David Luiz et les « manifestations passives »
Pour en revenir au foot, ce mouvement historique est en train d’éclipser médiatiquement la Coupe des confédérations, le grand test pour le pays avant la Coupe du monde de 2014. En ce qui concerne les footballeurs, la surprise est qu’ils ont donné leur avis et ont même pris position pour certains. Souvent avec une certaine maladresse. Mardi lors de la conférence de presse de la Seleção, Hulk et David Luiz ont soutenu les manifestations et le peuple brésilien. Mais ce dernier a défendu une « manifestação passiva » (manifestation passive) quand il a sans doute voulu dire « manifestação pacífica » (manifestation pacifique). Luis Felipe Scolari lors de la même conférence de presse a assuré une totale liberté à ses joueurs de parler sur n’importe quel sujet. Libre à eux d’assumer les conséquences de ces déclarations. C’est déjà ça…

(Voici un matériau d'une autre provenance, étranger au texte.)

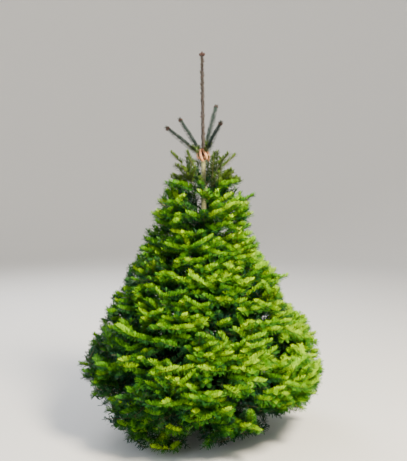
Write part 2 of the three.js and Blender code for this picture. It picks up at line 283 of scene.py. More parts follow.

L’autre dérapage du jour a été la déclaration de Ronaldo, le vrai, comme on dit par ici. Dans une vidéo posté par le journal O Lance!, il dit que « la Coupe du monde ne se fait pas avec des hôpitaux, elle se fait en se construisant des stades. » Dans ce contexte déjà très tendu depuis plusieurs jours, cette déclaration déplacée et surtout risquée n’aide guère à l’apaisement de la situation. J’ai envie de lui dire que même au pays du football roi, on a besoin d’hôpitaux qui fonctionnent. C’est la moindre des choses quand on prétend être une grande puissance mondiale.